Which I think means those points can't really lie on the edge of or interior of a hexagon. But I can't rule out that they might lie on a corner, it's hard to reason about.
Without opening the article I swore I thought they were going to talk about the concave curved surfaces of spiked, icosahedron-shaped "Artifact" of Baldur's Gate 3.
Applications of (generalizations of the Chern-) Gauss-Bonnet theorem came up in the context of alternatives to General Relativity around fifteen to twenty years ago. You should probably stop reading here. :-)
As briefly touched on there, Einstein-Gauss-Bonnet (EGB) gravity turned out to require higher dimensions (the start of this abstract is worth the click :-) <https://link.springer.com/article/10.1140/epjc/s10052-020-82...> ) so the idea that EGB might sweep up higher order curvature in the self-interaction of physical gravitation is mostly dead.

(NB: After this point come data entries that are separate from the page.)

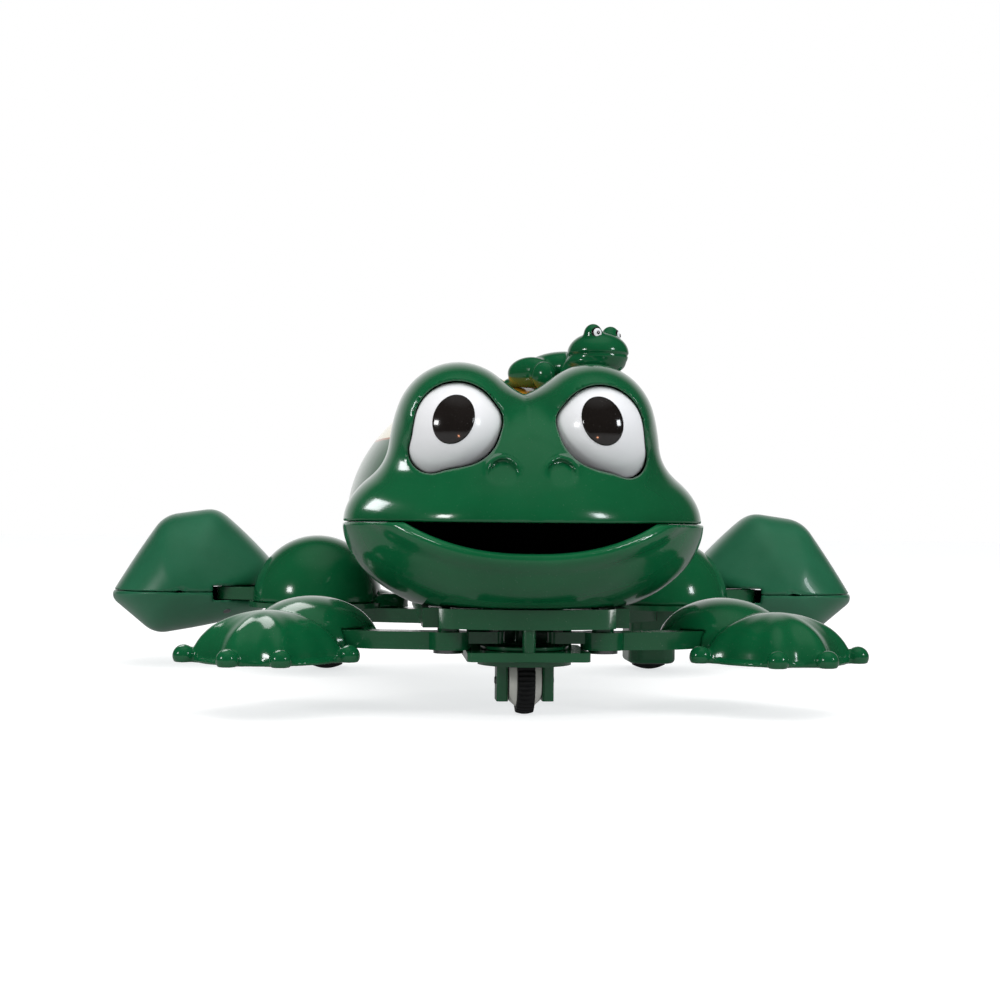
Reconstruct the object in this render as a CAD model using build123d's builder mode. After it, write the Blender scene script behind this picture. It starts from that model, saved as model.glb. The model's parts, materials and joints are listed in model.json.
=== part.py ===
"""Clockwork swimming frog on three wheels: a moulded plastic mother frog with a baby on her back.

Frame: +X is the frog's left, +Y its rear, +Z up, origin on the floor under the middle of the toy.
All lengths are millimetres. A winding knob on the left flank winds a small plate-framed clockwork
motor. Its crank rocks a drive slider in the chassis tray, and four pins on the slider swing both
arms and both hind legs. The toy stands on a swivelling front wheel and a roller under each thigh.
"""

import math
import os

from build123d import *

# ---- Driving dimensions -------------------------------------------------------------------------
WALL = 2.2  # moulded shell thickness
SEAM_Z = 59.5  # joint between the upper and lower shells, and the line of the upper lip
SEAM_GAP = 0.5
FLOOR_Z = 33.3  # flat underside of the jaw and belly shells
FIT = 0.15  # gap between shells that nest

BODY_CENTRE = (0, -2, SEAM_Z)
BODY_UP = (57, 92, 51.5)  # half-axes of the back
BODY_DOWN = (57, 92, 32)  # half-axes of the belly
BODY_FRONT_Y = -72  # the body shells are open in front of this, inside the head
HEAD_CENTRE = (0, -82, SEAM_Z)
MUZZLE = (57, 48, 21.5)
CHEEK_CENTRE = (0, -66, SEAM_Z)
CHEEK = (57, 40, 28)
SNOUT_CENTRE = (0, -84, 66)
SNOUT = (36, 40, 27.5)  # lifts the middle of the face, under and between the eyes
JAW = (57, 48, 32)
BROW_X, BROW_Y, BROW_Z = 21, -84, 88.5
BROW = (20.5, 31, 21.7)
BRIDGE_CENTRE = (0, -80, 84)
BRIDGE = (26, 24, 17.3)
MOUTH_HALF_WIDTH, MOUTH_DEPTH = 37, 9.5

EYE_X, EYE_Y, EYE_Z = 21.5, -93, 89.5
EYE_BALL, EYE_RADIUS = 20, 14.5
EYE_BACK_Y = -103.2  # back of the white inserts
PUPIL_X, PUPIL_Z = 22.8, 91.5
PUPIL_HALF = (6.6, 7.4)

PAN_BOTTOM = 27.2  # underside of the chassis tray
PAN_FLOOR = 2.0
PAN_HALF_WIDTH = 32
PAN_REAR_Y = 52
PAD_Y, PAD_SIZE, PAD_DEPTH = -20, (36, 60), 1.5  # flat pad under the tray, for a stand
SCREW_END = 28.7

WHEEL_Y = -90  # front wheel axle and swivel axis
FRONT_R = 10.5
FRONT_HUB_HALF = 5.0
TYRE_HALF = 2.7
AXLE_R = 1.2
PLATE_Z = (17.5, 20.3)
PLATE_SIZE = (37.6, 37)
TURNTABLE_R = 14.6
NECK_R = 12.4  # the fork's round neck turns in the steering plate
POST_AT = 16.2  # steering plate posts, in front of and behind the swivel axis
RUN = 0.05  # radial running clearance

LIMB_Z = (20.5, 26)  # arm and leg bars
TONGUE_Z = 22.4  # underside of the thinner inner ends
PIVOT_X = 24  # arm and hip pivots, either side
ARM_Y, HIP_Y = -95, 42
PIN_X, PIN_R = 10, 1.5  # slider pins
STROKE = 2.5  # slider travel either way
BOSS_R = 3.4
SCREW_R = 1.3

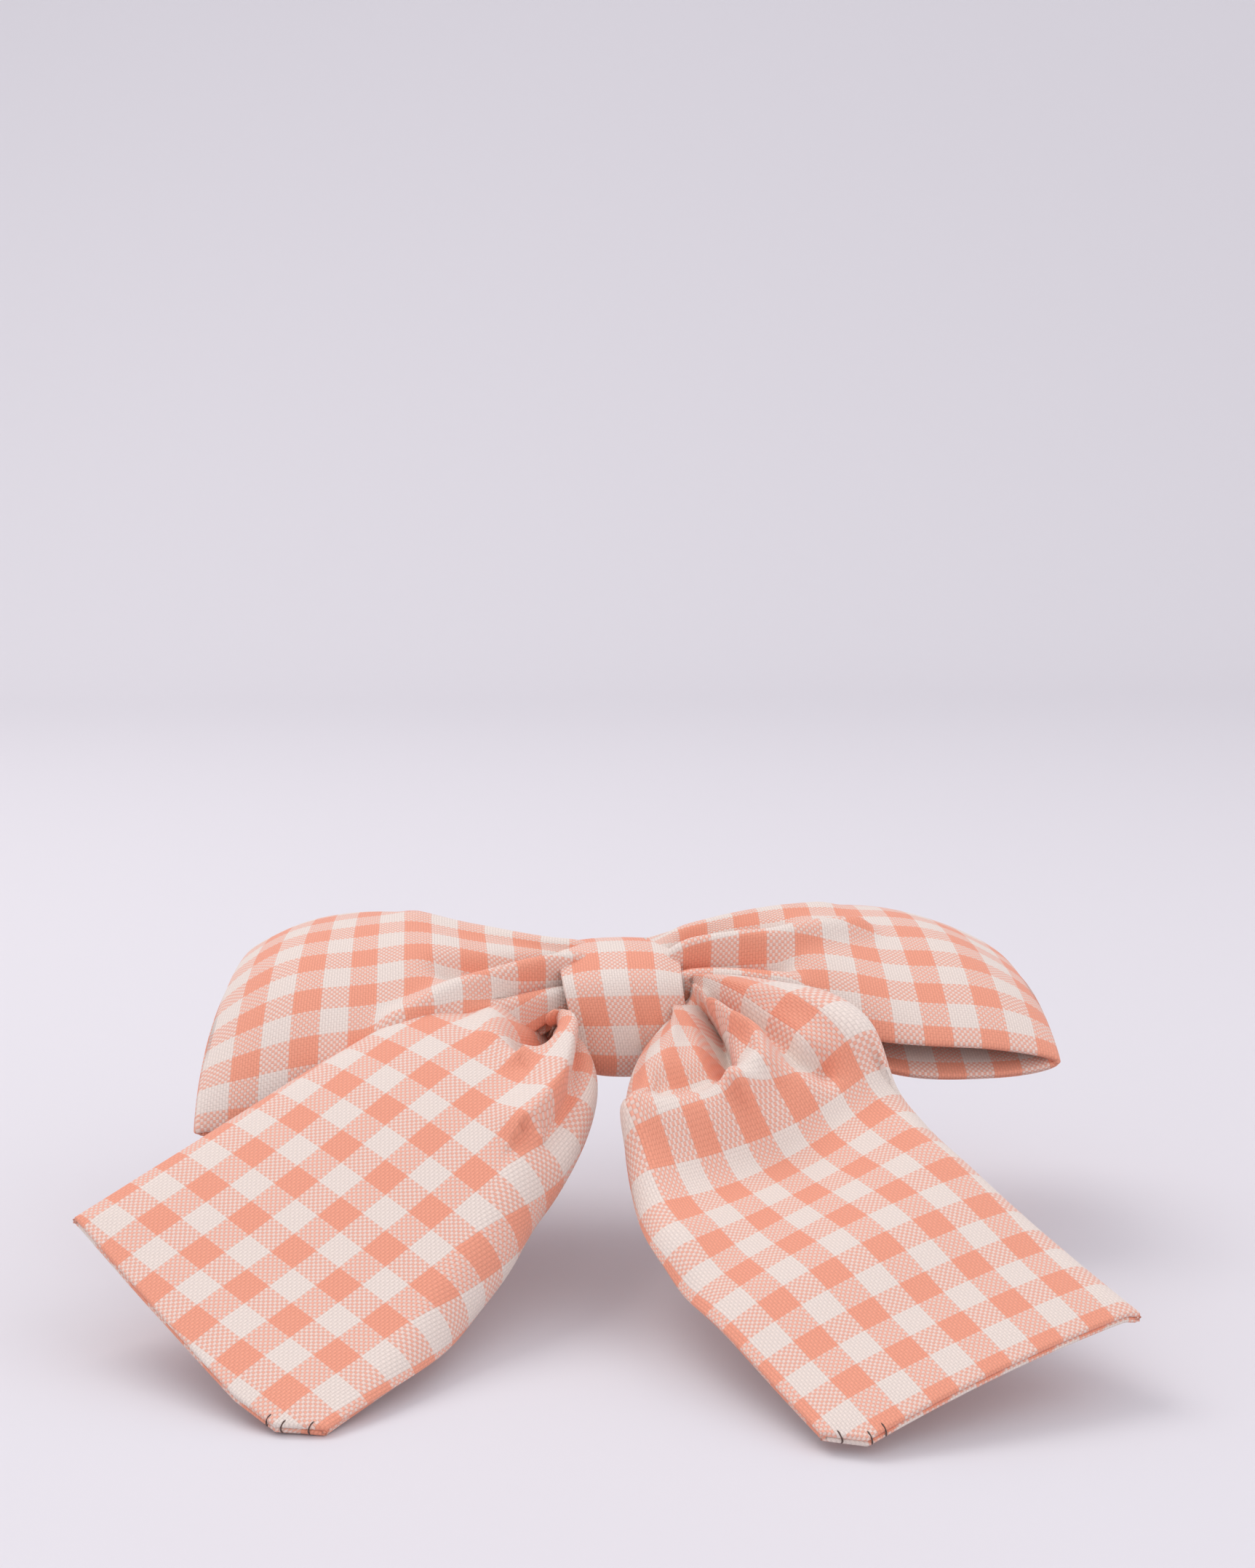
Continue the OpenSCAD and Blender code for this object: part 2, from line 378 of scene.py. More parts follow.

Mostly. There's still a trickle in the literature. For example, <https://doi.org/10.1103/PhysRevD.104.044026> ("General relativity from Einstein-Gauss-Bonnet gravity", 2021, open access; ref [12] therein corresponds to <https://arxiv.org/abs/0805.3575> (no singularity in EGB black holes -- lots of Ricci calculus there, nothing like soccer balls as far as I can see)). The references in <https://arxiv.org/abs/1904.00260v1> (no singularity in Ef(G)B cosmology, applying a correcting function on the Gauss-Bonnet term) can takes an interested reader to years of discussions about the accelerated expansion of the universe. As always the first two digits of an arXiv identifier are the submission year.